Living Steam was commissioned in 1998 by Sonic Arts Network as a site-specific installation for the Kew Bridge Steam Museum. The museum is housed in a former pumping station by the Thames and features the world’s largest collection of working Cornish beam engines including the enormous 100 inch Grand Junction engine. The piece took the form of an eight channel composition in which the live sounds of the engines were juxtaposed and combined with transormed recordings creating a kind of concerto for beam engines and electronic sound.
I have put a complete stereo mix of the tape in the player to give an impression (but you really had to be there!)
Triptych was commissioned in 2001 by the London Science Museum’s contemporary art programme and funded by the Wellcome trust. It consisted of a performance event held in the Who Am I gallery in the then recently opened Wellcome Wing for 3 live singers with eight channel electroacoustic sound. The brief was to explore the gallery’s theme of identity, which I tackled by using singers from different vocal traditions – Jessica Summers (classical soprano), Barbara Gaskin (popular vocalist) and Najma Akhtar (Indian vocalist). I wrote material which each interpreted according to their own traditions. The electroacoustic music merges and transforms their vocal identities while the presence of the live musicians in the space reasserted their individuality as they walked among the gallery visitors.
I am currently re-working the material as a locative iPhone app to be launched in Spring 2011. You can hear a stereo mix of the electroacoustic tape above. The image is of a repeat performance given in the 2001 Colourscape festival.
This was another piece of museum sound design which also allowed me to experiment a bit with spatial structure. I worked with interactive designers Rom and Son to produce two pieces for a major exhibition on Nelson and Napoleon at the National Maritime Museum in Greenwich. The important part of the project from my point of view was the stairwell installation which was designed as a transitional space between a room focussing on Nelson’s domestic life in rural England and a room on the floor below which looked at the Battle of Trafalgar. I used sound design to literally take the visitor out to sea, with different sounds on each level, so that at the top there was a church bell, birds and horses, and sea sounds from below could be heard in the distance. As you walked down toward those sounds the church bells were replaced by the tolling of navigation boyes and the birds by seagulls etc. For each sound at the top there were corresponding sounds lower down so that a musical narrative emerged for each visitor as they moved through the space.
The other part of the project consisted of a 5.1 Battle of Trafalgar interactive exhibit. The sound described the battle and you could watch ship movements projected onto a huge table and interact to find out mor details about the ships involved.
The Moods and Music project was created with designers OnTap and Simon Grosser for the Heineken Experience in Amsterdam. A commercial project using classic music from a variety of genres while (frankly) forcing footage from Heineken adverts onto the visitors, it nonetheless had interesting formal properties that have a strong relationship with other pieces on this site. The idea was to get people to mix and match different soundtracks and video clips to experience the variety of emotional moods and nuances that music can impose on an image. The interesting element for me was the use of visual and audio icons, little abstract loops of video and sound which drifted past the viewer who would use two joysicks to zoom in, revealing the clip or music associated through nice transformation effects. I can’t really post examples here for copyright reasons so you’ll have to try and imagine it!
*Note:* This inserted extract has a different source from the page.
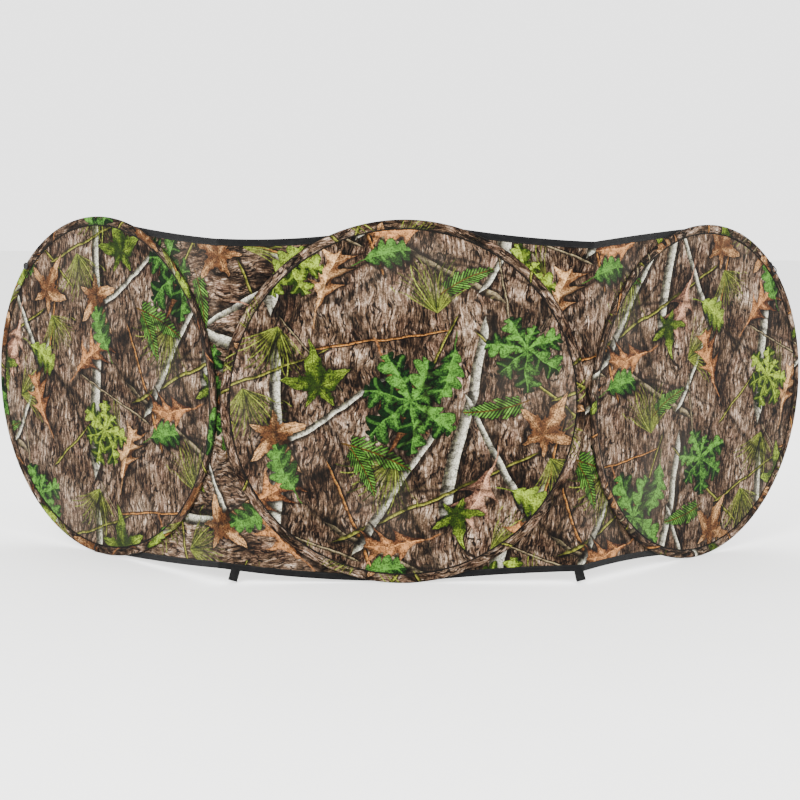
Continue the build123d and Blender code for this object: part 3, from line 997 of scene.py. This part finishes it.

Boomtown is quite a pivotal work for me. Created in 1998 for the 150th anniversary of the borough of Oldham, it was a multichannel installation designed to accompany an exhibition about the 19th Century Radical movement and ran at the old Oldham Art Gallery for six months. Archive interviews are used alongside industrial sounds to examine the personal and social histories of some of the town’s inhabitants. It launched my personal interest in oral history and spoken word in sonic art. It also introduced a way of working with space in which the movement of the audience determines their experience. Individual stories are located in small speakers around the room allowing each audience member to focus on individual narratives while simultaneously being aware of the whole. This draws attention to the personal experiences of the speakers, while positioning their stories within a wider context of social history.This is a stereo mix of the 8 channel original.